Our map starts by taking our existing navigational map data as our baseline. A tremendous amount of engineering goes into keeping all individual data imports fresh and the base map up to date and correct. This forms the basis of our road graph layer. Building on top of this with our own fleet and AV data allows us to create the geometric layer for localization, the lane geometry layer, and most of the semantic features. We use an evolving set of techniques to construct these next layers. With our AV sensor data, we use computer vision and machine learning to identify lane markings, traffic lights, road signs, and other elements and triangulate their position to place them three-dimensionally in our map. Then, by analyzing the trajectories that our vehicles take or observations they make about what other vehicles do, we can concretely refine things like turn restrictions, traffic light patterns, or driver behavior. These object trajectories are input that refine the map and allow us to improve the lane geometry, lane connectivity, traffic restrictions, and map priors layers with continuous information.
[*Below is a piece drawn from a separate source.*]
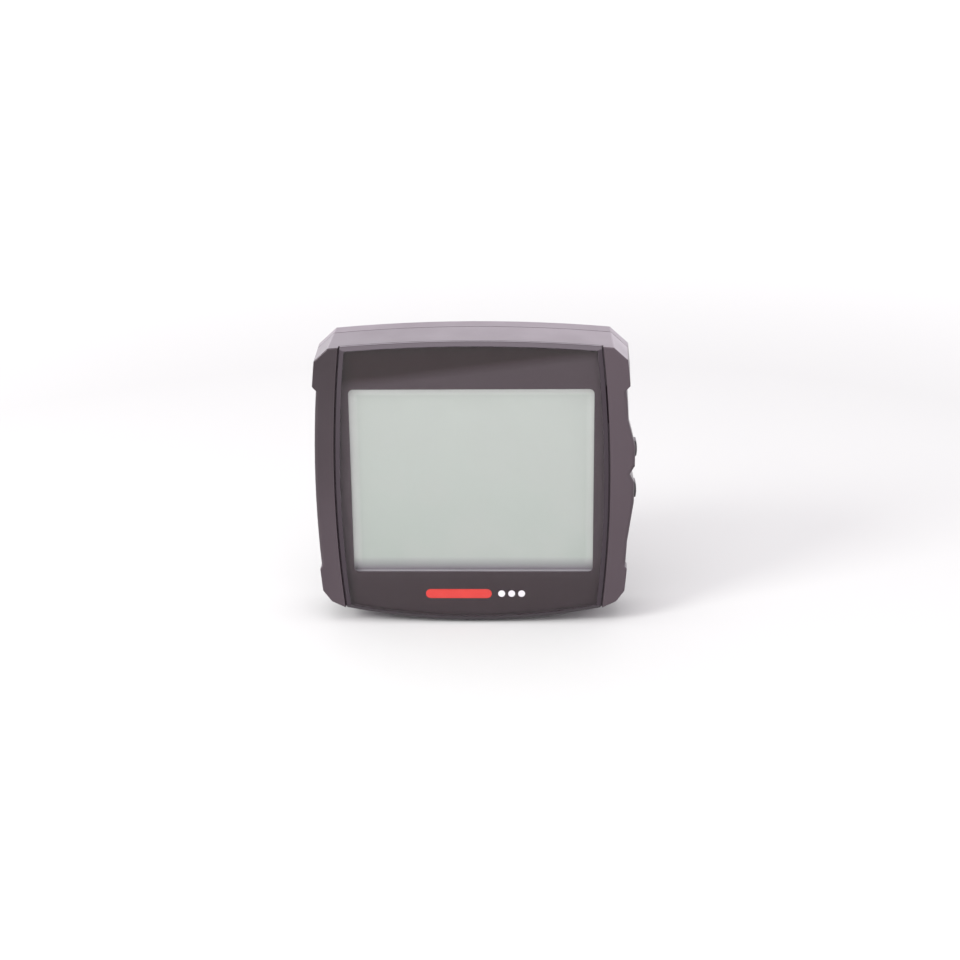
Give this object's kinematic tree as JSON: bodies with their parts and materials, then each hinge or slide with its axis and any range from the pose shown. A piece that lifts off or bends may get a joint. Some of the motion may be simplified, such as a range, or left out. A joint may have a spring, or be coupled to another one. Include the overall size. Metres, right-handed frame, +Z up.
{
  "type": "motorcycle instrument cluster",
  "caption": "Flat digital instrument for a motorcycle handlebar, with a barrel-shaped glossy window, a blank reflective display and sprung push buttons in one side wall.",
  "frame": {"origin": "middle of the two threaded mounting inserts, on the plane of their seats at the back", "axes": "+Z up, +X to the rider's right where the buttons are, +Y away from the rider, out of the back"},
  "size_m": [0.0928, 0.0241, 0.0854],
  "materials": {
    "case_plastic": "fine satin black moulded plastic",
    "cover_plastic": "fine satin black moulded plastic",
    "seal_rubber": "matt",
    "clear_panel": "polished clear acrylic",
    "foam_tape": "black foam tape",
    "mask_ink": "even black print",
    "accent_ink": "even print",
    "white_ink": "even print",
    "display_face": "anti-glare film",
    "display_glass": "clear float glass",
    "rear_film": "pearl reflective film",
    "white_film": "white film",
    "guide_acrylic": "clear acrylic with printed dots",
    "tray_plastic": "white moulded plastic",
    "circuit_board": "green solder resist",
    "diode_resin": "yellow-white resin",
    "contact_rubber": "layered silicone",
    "chip_resin": "moulded epoxy",
    "tinned_metal": "drawn can",
    "chip_ceramic": "fired ceramic",
    "nylon": "natural nylon",
    "brass": "turned",
    "button_plastic": "fine satin black moulded plastic",
    "silicone": "matt silicone",
    "plunger_plastic": "moulded plastic",
    "screw_steel": "zinc plated",
    "label_foil": "plain foil"
  },
  "bodies": {
    "housing": {"front_case": "case_plastic", "rear_case": "cover_plastic", "case_gasket": "seal_rubber", "front_lens": "clear_panel", "lens_tape": "foam_tape", "window_mask": "mask_ink", "printed_bar": "accent_ink", "printed_dots": "white_ink", "front_polarizer": "display_face", "lcd_front_glass": "display_glass", "lcd_rear_glass": "display_glass", "rear_polarizer": "rear_film", "diffuser_film": "white_film", "light_guide": "guide_acrylic", "reflector_film": "white_film", "display_tray": "tray_plastic", "backlight_strip": "circuit_board", "backlight_leds": "diode_resin", "contact_strip": "contact_rubber", "main_board": "circuit_board", "processor_chip": "chip_resin", "memory_chip": "chip_resin", "voltage_regulator": "chip_resin", "quartz_crystal": "tinned_metal", "filter_capacitors": "tinned_metal", "chip_parts": "chip_ceramic", "wire_header": "nylon", "header_pins": "brass", "switch_housings": "chip_resin", "switch_covers": "tinned_metal", "select_boot": "silicone", "adjust_boot": "silicone", "case_screws": "screw_steel", "board_screws": "screw_steel", "mount_inserts": "brass", "cable_grommet": "seal_rubber", "blank_label": "label_foil"},
    "select": {"select_button": "button_plastic", "select_plunger": "plunger_plastic"},
    "adjust": {"adjust_button": "button_plastic", "adjust_plunger": "plunger_plastic"}
  },
  "joints": [
    {"name": "select_press", "type": "slide", "parent": "housing", "child": "select", "axis": [-1, 0, 0], "range_m": [0, 0.0005], "stiffness_N_per_m": 1000, "springref_m": -0.0005, "deforming": ["select_boot"]},
    {"name": "adjust_press", "type": "slide", "parent": "housing", "child": "adjust", "axis": [-1, 0, 0], "range_m": [0, 0.0005], "stiffness_N_per_m": 1000, "springref_m": -0.0005, "deforming": ["adjust_boot"]}
  ]
}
The priors are distilled from the full set of historic data we have available and our statistical models improve over time with exposure to more scenarios. This combination not only helps us converge on an AV-quality map over a shorter period of time, but also helps our autonomy system function much better, the more substantive and timely information we encode into the map.

The AV’s sensors are well calibrated, and we use the full set of sensors to create our map: GPS, IMU, lidar, and cameras through both a lidar and visual SLAM processing pipeline to create crisp geometric maps. The lidar scans and images are processed to produce a true 3D representation of the road surface and surrounding area and features. The geometric map allows us to precisely localize the semantic data’s position. This correspondence between the elements we observe in the world and our map lets us warp all layers into the same frame of reference, the geometric map frame. This is important because it ensures consistent alignment across all of our map layers, down to individual traffic lights and crosswalks.
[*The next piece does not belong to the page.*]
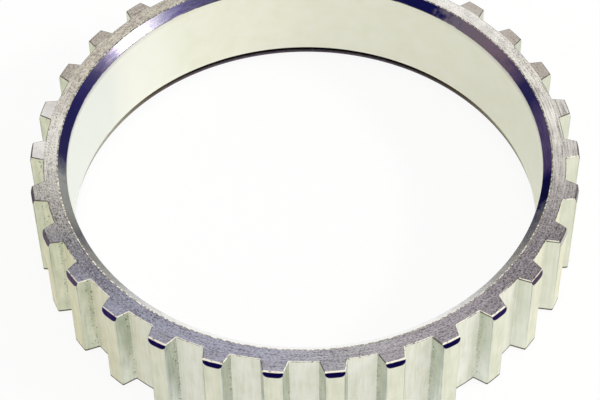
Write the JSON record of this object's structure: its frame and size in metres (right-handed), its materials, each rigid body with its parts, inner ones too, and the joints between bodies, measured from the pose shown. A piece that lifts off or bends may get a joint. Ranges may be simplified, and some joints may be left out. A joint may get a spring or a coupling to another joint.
{
  "type": "abs tone ring",
  "caption": "Toothed steel ring pressed onto a drive shaft joint or hub, so that a wheel speed sensor can read its passing teeth.",
  "frame": {"origin": "on the ring's axis, in the plane of its lower face", "axes": "+Z along the ring's axis, towards the face with the wide bore chamfer; the middle of a tooth lies on +X"},
  "size_m": [0.09, 0.0898, 0.018],
  "materials": {
    "zinc_plated_steel": "zinc plated and passivated, turned faces, matte cut teeth"
  },
  "bodies": {
    "root": {"tone_ring": "zinc_plated_steel"}
  },
  "joints": []
}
Human curation on the lane geometry layer

The final important function in our map build process is a persistent feedback loop of human curation and quality controls to ensure that our map is accurate to the centimeter-level precision we require. In addition to helping us build portions of our map automatically, our algorithmic techniques also help us smartly identify errors in the map and where to focus the attention of our human operators for final refinement and quality control (QC). Our rich 2D and 3D tools allow our operators to flag data source errors, call out logical errors in our heuristics or algorithms, and then make final adjustments to the map. Once our QC processes complete, we move to simulation and automated testing across the full mapping and autonomy stack — all before a vehicle ever gets on the road. After passing simulation tests we move to live road testing following Level 5’s established testing protocols to ensure that all processes and rules are strictly followed. Once final road testing passes, the map is approved for deployment to our fleet.
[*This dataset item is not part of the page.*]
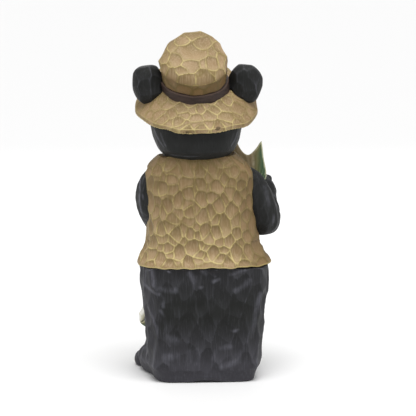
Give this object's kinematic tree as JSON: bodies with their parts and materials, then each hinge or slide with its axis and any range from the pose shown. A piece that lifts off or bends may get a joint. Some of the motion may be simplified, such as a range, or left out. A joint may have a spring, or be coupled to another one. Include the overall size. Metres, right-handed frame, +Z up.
{
  "type": "garden bear statue",
  "caption": "Standing bear statue in chainsaw-carved style, in a tipped-back hat and open vest, holding a long fish across its front.",
  "frame": {"origin": "middle of the figure's footprint box, on the ground", "axes": "+Z up, the bear faces -Y, its left hand is on +X"},
  "size_m": [0.2196, 0.1899, 0.5089],
  "materials": {
    "dark_fur_paint": "matte black paint on chip-carved cast resin, dry-brushed grey on the edges",
    "tan_paint": "matte tan paint on gouge-carved cast resin, pale yellow on the ridges between cuts",
    "band_paint": "matte maroon-brown paint",
    "fish_paint": "green back, olive flank and cream belly, matte",
    "muzzle_paint": "matte brown paint, dry-brushed tan",
    "claw_paint": "horn-coloured paint",
    "gloss_black_paint": "gloss black enamel on the nose and eyes"
  },
  "bodies": {
    "root": {"carved_bear": "dark_fur_paint"}
  },
  "joints": []
}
All of the information we collect and produce when processing our fleet data feeds into an automated and iterative cycle. This helps us continuously improve and measure our map and the processes and algorithms we use to build it. We are then perpetually producing a better map that we measure against ground-truth on an automated basis.

The Road Ahead

Over time, as vehicle sensors improve and AVs deploy in more cities, the map becomes a focal point for improving the effectiveness of transportation as a whole. Our map building pipeline is designed with this future of data overabundance in mind. We think iteratively, and with more and more observations, our maps are getting feature richer and more precise over time.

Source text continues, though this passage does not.